Because of the trial court's opportunity to observe the child's intelligence, demeanor and maturity, the determination of a child's competency lies within its discretion. Id.
The trial court asked Z.G. whether she knew the difference between the truth and telling a lie, and she said: "Yes, when you tell a lie you go down to the devil and when you tell the truth you go to heaven." When asked whether she was going to tell the truth or a lie, Z.G. said she was going to tell the truth. The trial court asked her to give an example of someone telling a lie, which Z.G. did, then she was found to be fully competent to give testimony. We find no abuse of trial court discretion in its finding of Z.G.'s competency.
After several other witnesses had testified, Kathleen O'Daniel qualified as an expert as a counseling psychologist. She then properly testified as to the psychological makeup of Z.G. and expressed the opinion that Z.G. was not prone to prefabrication or to fantasizing. However, over the objection of appellant's counsel, the witness was permitted to expand on her views of Z.G.'s honesty to the extent of detailed examination of each portion of Z.G.'s testimony and repeatedly expressed the opinion that in each of these specific instances Z.G. was telling the truth.

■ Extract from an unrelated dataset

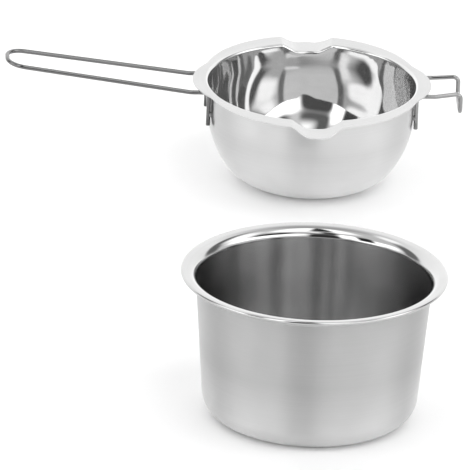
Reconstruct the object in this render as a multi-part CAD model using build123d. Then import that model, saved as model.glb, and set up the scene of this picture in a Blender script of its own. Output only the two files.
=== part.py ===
from build123d import *
import os
from math import atan2, cos, radians, sin, sqrt, tan

# Double boiler for melting: a deep steel pot that holds the water, and a small bowl with two
# pour spouts, a long wire handle on its left and a short wire hook on its right. Millimetres,
# +Z up. The origin is the middle of the pot's base. The bowl stands on its own base behind the
# pot, with its spouts to the front and the back, and drops into the pot for use.

# Bowl: pressed from one steel sheet, with a flat flange around its opening
bowl_sheet = 0.6
bowl_height = 59.5
bowl_wall_radius = 60.5
bowl_base_inset = 32.5
bowl_knuckle_radius = 26.2
bowl_knuckle_turn = 56.0
bowl_shoulder_height = 46.8
bowl_bend_radius = 1.0

# Flange outline: two discs shifted towards the spouts, and two rounded lugs over the wires
flange_width = 12.5
flange_disc_margin = 0.9
lug_width = 8.6
lug_disc_radius = 43.5
lug_blend_radius = 14.0

# Pour spouts: a dished trough across the flange, ending in a rounded lip
lip_step = 3.2
lip_disc_radius = 16.4
lip_blend_radius = 6.0
spout_width = 28.0
spout_foot = 12.0
spout_depth = 4.8
spout_shoulder_radius = 3.4
spout_dish_radius = 10.0
spout_margin = 1.5
lip_width = 32.0
lip_foot = 12.0
lip_depth = 5.2

# Wires: round steel wire, its four ends turned down against the bowl's wall and welded there
wire_diameter = 2.5
wire_seat_gap = 0.1
weld_gap = 0.15
weld_diameter = 3.0
weld_drop = 15.5
leg_drop = 22.0
leg_half_spacing = 15.0
leg_bend_radius = 3.0
lug_overhang = 1.5
rise_bend_radius = 12.0

# Handle: one long loop, drawn in a little towards its rounded end
handle_length = 108.8
handle_end_width = 27.3
handle_end_radius = 10.5
handle_rise_angle = 7.5

# Hook: a short loop whose end turns down, to hang over the edge of another pan
hook_length = 17.7
hook_end_width = 29.3
hook_rise_angle = 6.0
hook_drop = 12.2
hook_bend_radius = 3.0
hook_corner_radius = 4.5

# Pot: drawn from one steel sheet, with a flared mouth and a rolled edge
pot_sheet = 0.7
pot_height = 85.5
pot_taper = 6.45
pot_corner_radius = 12.8
pot_neck_height = 77.5
pot_flare_radius = 6.5
pot_ledge_slope = 4.0
pot_curl_radius = 1.2
pot_curl_turn = 205.0
leg_clearance = 2.3
rim_overlap = 1.2

# Where the bowl stands: clear space behind the pot's rim, and its shift to the right
stand_gap = 204.0
stand_shift = 16.0

overrun = 5.0

bowl_base_radius = bowl_wall_radius - bowl_base_inset
flange_reach = bowl_wall_radius + flange_width
flange_disc_radius = bowl_wall_radius + flange_disc_margin
lug_reach = bowl_wall_radius + lug_width
lip_reach = flange_reach + lip_step
handle_reach = lug_reach + handle_length
hook_reach = lug_reach + hook_length
wire_radius = wire_diameter / 2
leg_radius = bowl_wall_radius + weld_gap + wire_radius
pot_neck_radius = leg_radius + wire_radius + leg_clearance
pot_floor_radius = pot_neck_radius - pot_taper
pot_rim_radius = lip_reach - rim_overlap
wire_level = bowl_height - bowl_sheet - wire_seat_gap - wire_radius
leg_place = sqrt(leg_radius**2 - leg_half_spacing**2)
bowl_place = Location((stand_shift, pot_rim_radius + stand_gap + lip_reach, 0))


def sheet_ring(path, thickness):
    """Revolves a strip of sheet metal: its outline runs along the path and back, one thickness away."""
    strip = Wire(path).offset_2d(thickness, side=Side.LEFT, closed=True)
    return revolve(Plane.XZ * make_face(strip.edges()), Axis.Z)


def pot_shell():
    """Flat floor, rounded corner, slightly tapered wall, flared mouth, narrow ledge, rolled edge."""
    lean = (pot_neck_radius - pot_floor_radius) / (pot_neck_height - pot_sheet)
    slope = radians(pot_ledge_slope)
    ledge_x = pot_rim_radius - pot_curl_radius - pot_curl_radius * sin(slope)
    ledge_z = pot_height - pot_curl_radius + pot_curl_radius * cos(slope)
    wall_rise = ledge_z - pot_sheet - ledge_x * tan(slope)
    mouth_x = (pot_floor_radius + lean * wall_rise) / (1 - lean * tan(slope))
    mouth_z = ledge_z - (ledge_x - mouth_x) * tan(slope)
    inside = FilletPolyline(
        (0, pot_sheet),
        (pot_floor_radius, pot_sheet),
        (mouth_x, mouth_z),
        (ledge_x, ledge_z),
        radius=[pot_corner_radius, pot_flare_radius],
    )
    curl = JernArc(inside @ 1, inside % 1, pot_curl_radius, -pot_curl_turn)
    strip = Wire(inside.edges() + curl.edges()).offset_2d(pot_sheet, side=Side.RIGHT, closed=True)
    return revolve(Plane.XZ * make_face(strip.edges()), Axis.Z)


def bowl_blank():
    """The bowl before its flange is trimmed: base, knuckle, shoulder, short upright wall, wide flange."""
    base = Line((0, 0), (bowl_base_radius, 0))
    knuckle = JernArc(base @ 1, base % 1, bowl_knuckle_radius, bowl_knuckle_turn)
    shoulder = TangentArc(knuckle @ 1, (bowl_wall_radius, bowl_shoulder_height), tangent=knuckle % 1)
    upright = Line(shoulder @ 1, (bowl_wall_radius, bowl_height - bowl_sheet - bowl_bend_radius))
    bend = JernArc(upright @ 1, (0, 1), bowl_bend_radius, -90)
    flange = Line(bend @ 1, (lip_reach + overrun, bowl_height - bowl_sheet))
    path = base.edges() + knuckle.edges() + shoulder.edges() + upright.edges() + bend.edges() + flange.edges()
    return sheet_ring(path, bowl_sheet)


def half_outline():
    """The flange's outline on the hook's side and at the front spout, as joined discs."""
    body = Pos(0, flange_disc_radius - flange_reach) * Circle(flange_disc_radius)
    lug = Pos(lug_reach - lug_disc_radius, 0) * Rot(0, 0, 180) * Circle(lug_disc_radius)
    lip = Pos(0, lip_disc_radius - lip_reach) * Circle(lip_disc_radius)
    return body, lug, lip


def flange_outline():
    """The whole outline, with its inward corners rounded."""
    half = half_outline()
    discs = list(half) + [Rot(0, 0, 180) * disc for disc in half]
    outline = discs[0]
    for disc in discs[1:]:
        outline += disc
    corners = outline.vertices()
    at_lips = [v for v in corners if abs(v.Y) > flange_disc_radius]
    outline = fillet(at_lips, lip_blend_radius)
    at_lugs = [v for v in outline.vertices() if abs(v.Y) < flange_disc_radius / 2 + lug_disc_radius / 2]
    return fillet(at_lugs, lug_blend_radius)


def press_curve(width, foot, depth, drop):
    """One surface of the pressed trough across its run: shoulders, sloping sides and a nearly flat bottom."""
    side = atan2(2 * depth, width - foot)
    spread = drop * tan(side / 2)
    half = width / 2 + spread
    flat = foot / 2 + spread
    reach = half + spout_margin
    shoulder = spout_shoulder_radius - drop
    dish = spout_dish_radius + drop
    curve = FilletPolyline(
        (-reach, -drop),
        (-half, -drop),
        (-flat, -depth - drop),
        (flat, -depth - drop),
        (half, -drop),
        (reach, -drop),
        radius=[shoulder, dish, dish, shoulder],
    )
    lid = Polyline(curve @ 1, (reach, overrun), (-reach, overrun), curve @ 0)
    return make_face(curve.edges() + lid.edges())


def trough(drop):
    """What lies above one surface of the trough, from inside the wall to past the lip."""
    near = Plane(origin=(0, overrun - bowl_wall_radius, bowl_height), x_dir=(1, 0, 0), z_dir=(0, -1, 0))
    far = Plane(origin=(0, -lip_reach - overrun, bowl_height), x_dir=(1, 0, 0), z_dir=(0, -1, 0))
    inner = near * press_curve(spout_width, spout_foot, spout_depth, drop)
    outer = far * press_curve(lip_width, lip_foot, lip_depth, drop)
    return loft([inner, outer], ruled=True)


def bowl_shell():
    """The trimmed blank, with a trough pressed into the flange at the front and at the back."""
    trim = extrude(flange_outline(), bowl_height + overrun)
    blank = bowl_blank() & trim
    hollow = Cylinder(
        bowl_wall_radius - bowl_sheet,
        bowl_height + overrun,
        align=(Align.CENTER, Align.CENTER, Align.MIN),
    )
    pressed = (trough(bowl_sheet) - trough(0)) & (trim - hollow)
    above = Pos(0, 0, bowl_height) * Box(
        2 * pot_rim_radius,
        2 * (lip_reach + overrun),
        2 * overrun,
        align=(Align.CENTER, Align.CENTER, Align.MIN),
    )
    pressed -= above
    opened = trough(0)
    for turn in (0, 180):
        blank -= Rot(0, 0, turn) * opened
        blank += Rot(0, 0, turn) * pressed
    return blank


def wire_along(points, radii):
    """A wire bent along the points and on to their mirror image on the other side."""
    back = [(x, -y, z) for x, y, z in reversed(points)]
    path = FilletPolyline(*points, *back, radius=radii + radii[::-1])
    return sweep(Plane(origin=path @ 0, z_dir=path % 0) * Circle(wire_radius), path=path)


def leg_points(side):
    """A leg's foot, its bend under the flange, and the place past the lug where the wire starts to rise."""
    return [
        (side * leg_place, leg_half_spacing, bowl_height - leg_drop),
        (side * leg_place, leg_half_spacing, wire_level),
        (side * (lug_reach + lug_overhang), leg_half_spacing, wire_level),
    ]


def handle_wire():
    end_x = handle_reach - wire_radius
    end_y = handle_end_width / 2 - wire_radius
    rise = (end_x - lug_reach - lug_overhang) * tan(radians(handle_rise_angle))
    points = leg_points(-1) + [(-end_x, end_y, wire_level + rise)]
    return wire_along(points, [leg_bend_radius, rise_bend_radius, handle_end_radius])


def hook_wire():
    end_x = hook_reach - wire_radius
    end_y = hook_end_width / 2 - wire_radius
    top = wire_level + (end_x - lug_reach - lug_overhang) * tan(radians(hook_rise_angle))
    points = leg_points(1) + [(end_x, end_y, top), (end_x, end_y, top - hook_drop)]
    return wire_along(points, [leg_bend_radius, rise_bend_radius, hook_bend_radius, hook_corner_radius])


def leg_welds(side, wire):
    """The two weld nuggets that fill the gap between the wall and the legs on one side."""
    wall = Cylinder(bowl_wall_radius, bowl_height, align=(Align.CENTER, Align.CENTER, Align.MIN))
    nuggets = []
    for across in (-leg_half_spacing, leg_half_spacing):
        inwards = Vector(-side * leg_place, -across, 0)
        seat = Plane(
            origin=(side * leg_place, across, bowl_height - weld_drop),
            z_dir=inwards,
        )
        nugget = extrude(seat * Circle(weld_diameter / 2), leg_radius - bowl_wall_radius + bowl_sheet)
        nuggets.append((nugget - wall - wire).solids().sort_by(SortBy.VOLUME)[-1])
    return Compound(nuggets)


os.makedirs("parts", exist_ok=True)
handle = handle_wire()
hook = hook_wire()
bowl_pieces = {
    "bowl_shell": bowl_shell(),
    "handle_wire": handle,
    "hook_wire": hook,
    "handle_welds": leg_welds(-1, handle),
    "hook_welds": leg_welds(1, hook),
}
export_step(pot_shell(), "parts/pot_shell.step")
for name, piece in bowl_pieces.items():
    export_step(bowl_place * piece, f"parts/{name}.step")
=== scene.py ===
from math import atan2, cos, hypot, pi, radians, sin, sqrt, tan

import bmesh
import bpy
from mathutils import Matrix, Vector


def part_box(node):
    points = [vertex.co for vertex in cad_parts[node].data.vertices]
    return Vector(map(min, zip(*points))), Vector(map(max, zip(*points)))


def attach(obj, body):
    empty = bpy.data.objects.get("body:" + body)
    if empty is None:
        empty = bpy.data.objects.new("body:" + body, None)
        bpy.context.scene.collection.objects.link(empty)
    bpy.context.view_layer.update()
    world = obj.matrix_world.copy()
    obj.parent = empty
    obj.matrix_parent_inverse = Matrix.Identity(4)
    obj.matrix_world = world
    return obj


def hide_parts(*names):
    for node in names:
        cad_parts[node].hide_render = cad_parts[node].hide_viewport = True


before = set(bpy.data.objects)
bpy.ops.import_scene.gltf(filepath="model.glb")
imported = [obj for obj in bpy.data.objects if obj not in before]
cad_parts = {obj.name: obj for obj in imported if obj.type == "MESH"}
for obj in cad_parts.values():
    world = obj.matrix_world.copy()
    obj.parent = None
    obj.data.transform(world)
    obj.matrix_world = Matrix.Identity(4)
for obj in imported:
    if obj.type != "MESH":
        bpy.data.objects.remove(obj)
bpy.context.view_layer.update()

# Pot shell. One disc of stainless steel sheet, deep drawn into a flat floor and a slightly
# tapered wall. Its mouth is flared to a narrow ledge, and the edge is rolled under. The outside
# is satin, the inside is brushed round on the spinning chuck, and the flare is buffed bright.
_, pot_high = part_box("pot_shell")
pot_height = pot_high.z
pot_rim_radius = pot_high.x
pot_axis = (0, 0)
pot_sheet = 0.0007
pot_floor_radius = 0.059
pot_floor_rings = (0.3, 0.6)
pot_neck_radius = 0.06545
pot_neck_height = 0.0775
pot_corner_radius = 0.0128
pot_flare_radius = 0.0065
pot_ledge_slope = radians(4)
pot_curl_radius = 0.0012
pot_curl_turn = radians(205)
pot_curl_steps = 20
pot_round_steps = 16
pot_steps = 240
merge_distance = 0.000001
cut_edge_angle = radians(50)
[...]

Appellant's counsel repeatedly objected and continuously pointed out to the trial court that this was invading the province of the jury.
This Court has recognized that there are special problems in assessing the credibility of children who are called upon as witnesses to describe sexual conduct and that it is permissible to receive the testimony of an expert as to whether or not the child is prone to exaggerate or fantasize and also to express an opinion as to the child's ability to accurately describe a sexual occurrence. However, in allowing such testimony, this Court has also cautioned:
"Such opinions will facilitate an original credibility assessment of the child by the trier of fact, so long as they do not take the direct form of `I believe the child's story', or `In my opinion the child is telling the truth.'" Lawrence v. State (1984), Ind., 464 N.E.2d 923, 925.
We have previously held that in an adult rape case, it is highly improper for the State to place an expert on the witness stand and then essentially restate the State's case to the expert, eliciting the expert's opinion as to whether or not the witness is telling the truth or whether or not the defendant is guilty of the crime charged. Ross v. State (1987), Ind., 516 N.E.2d 61; Reichard v. State (1987), Ind., 510 N.E.2d 163. The principle of law laid down in Ross and Reichard is equally applicable to the case at bar.
Although it is entirely proper for the expert witness to state her opinion as to the general competence of the child witness and the child witness's ability to understand the subject, it was entirely improper for that same witness to review each item of the child's testimony and to specifically vouch for the truthfulness of such testimony. Such testimony was an invasion of the province of the jury in determining what weight they would place upon the child's testimony.
The trial court is reversed and this cause is remanded for a new trial.
SHEPARD, C.J., and DeBRULER, PIVARNIK and DICKSON, JJ., concur.